Nous savons à présent que des centaines de jeunes vénézuéliens ont été envoyé par la CIA, se former aux techniques d’OTPOR en Serbie. Techniques qui ont été enseignées à Lopez à Harvard. Deux ex membres d’OTPOR sont à présent professeurs dans cette prestigieuse université où ils enseignent les techniques de renversements de gouvernement, la conception d’un projet pratique fait partie du cours.

"L’idée (du projet Génesis) est de convertir les universités – des universités qui ont toujours été révolutionnaires, qui ont produit des révolutionnaires, celles dont sont sortis beaucoup de révolutionnaires des deux (Venezuela Cuba) pays – de les convertir en fabriques de réactionnaires. Comment est-ce qu’on réalise cela ? En formant des leaders. Par quoi ont-ils commencé au Venezuela ? Par envoyer des étudiants en Yougoslavie, financés par l’Institut Républicain International (IRI), qui lui est financé par l’USAID et par l’Albert Einstein Institut. Ils les ont envoyés par groupe de dix, avec leur professeur."
Raúl Capote, cubain,ex-agent double de la CIA

Les Violents (c’est le nom que leur donne le peuple vénézuélien) disent (dans la vidéo) qu’ils sont l’avenir du Venezuela, photos, à voir avec vidéo en espagnol ici. Un avenir de terreur et de destruction. Cela peut être n’importe quel jeune demain qui se fera piéger par ces salauds et déshumaniser En Europe aussi des jeunes reçoivent ces mêmes conditionnements sous différentes étiquettes. Et que deviendront les jeunes qui auront torturé, tué ? Quel avenir pour eux ? Pour qu’il n’y ait pas d’équivoque, cela ne veut pas dire que je ne considère que les bourreaux en oubliant les victimes, mais que si on arrête pas les fabriques industrialisées de bourreaux il y aura encore beaucoup de victimes.
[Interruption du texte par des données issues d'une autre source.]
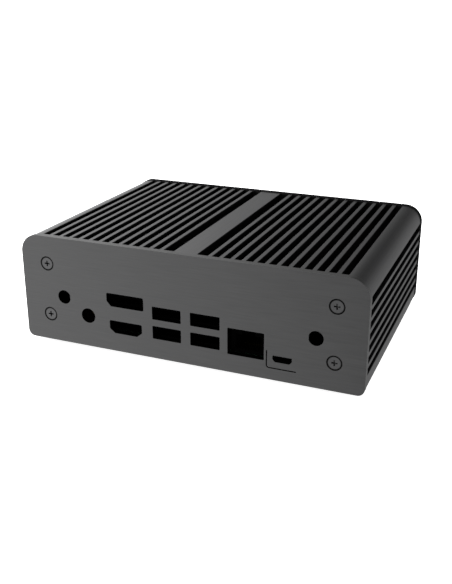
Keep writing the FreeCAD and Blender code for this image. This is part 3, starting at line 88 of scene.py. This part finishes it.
# ------------------------------------------------------------------ node graphs
class Graph:
    """A tree of shader nodes, with short ways to add to it."""

    # the colour sockets of a Mix node, which has others for numbers and vectors
    MIX_FIRST, MIX_SECOND, MIX_RESULT = 6, 7, 2

    def __init__(self, tree):
        self.nodes = tree.nodes
        self.links = tree.links

    def feed(self, socket, value):
        """Give a socket a value, or join another node's output to it."""
        if isinstance(value, bpy.types.NodeSocket):
            self.links.new(value, socket)
        else:
            socket.default_value = value

    def add(self, kind, *sources, settings=None, **inputs):
        """A node with some properties set and its inputs fed, by order or by name."""
        node = self.nodes.new(kind)
        for key, value in (settings or {}).items():
            setattr(node, key, value)
        for number, value in enumerate(sources):
            self.feed(node.inputs[number], value)
        for key, value in inputs.items():
            self.feed(node.inputs[key.replace("_", " ")], value)
        return node

    def math(self, operation, *sources):
        return self.add("ShaderNodeMath", *sources, settings={"operation": operation}).outputs[0]

    def part(self, axis, vector):
        """One component of a vector."""
        return self.add("ShaderNodeSeparateXYZ", vector).outputs[AXES.index(axis)]

    def between(self, factor, low, high, start=0.3, end=0.7):
        """A factor's span from start to end, mapped to low to high."""
        return self.add("ShaderNodeMapRange", factor, start, end, low, high).outputs[0]

    def over(self, color, other, factor, blend="MIX"):
        """Another colour laid over one where the factor is 1."""
        node = self.add("ShaderNodeMix", factor, settings={"data_type": "RGBA", "blend_type": blend})
        for number, value in ((self.MIX_FIRST, color), (self.MIX_SECOND, other)):
            self.feed(node.inputs[number], (*value, 1.0) if isinstance(value, tuple) else value)
        return node.outputs[self.MIX_RESULT]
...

La question que je pose : Que font les organisations comme Amnesty et autres contre ceux qui transforment des jeunes en monstres par pur intérêt ? Est-ce que cela ne prend pas part aux pires crimes contre l’humanité que de détruire massivement le psychisme d’adolescents pour les transformer en bourreaux ? Ceux qui tirent les ficelles de cet (inqualifiable) horreur sont bien à l’abri et contemplent du haut de leur Olympe la Terre qu’ils transforment toujours d’avantage en champ de bataille globale, où ils lâchent leurs terroriste, leurs tortionnaires...

C’est grave ce qui se passe là, très grave. Et cela concerne l’humanité dans son ensemble.

26/03/2014 07:32 par Stelios

Dis moi qui te paye ..... je te dirai pour qui tu travailles.

Il n’y a aucun mystère quant a la soumission de l’employé envers son employeur. Même les partisans ou syndicalistes professionnels ont une rémunération qui dépend, en dernière analyse, d’un employeur privé. L’Etat lui même est devenu une entreprise privée aux main d’une classe qui exploite l’humanité à son seul profit.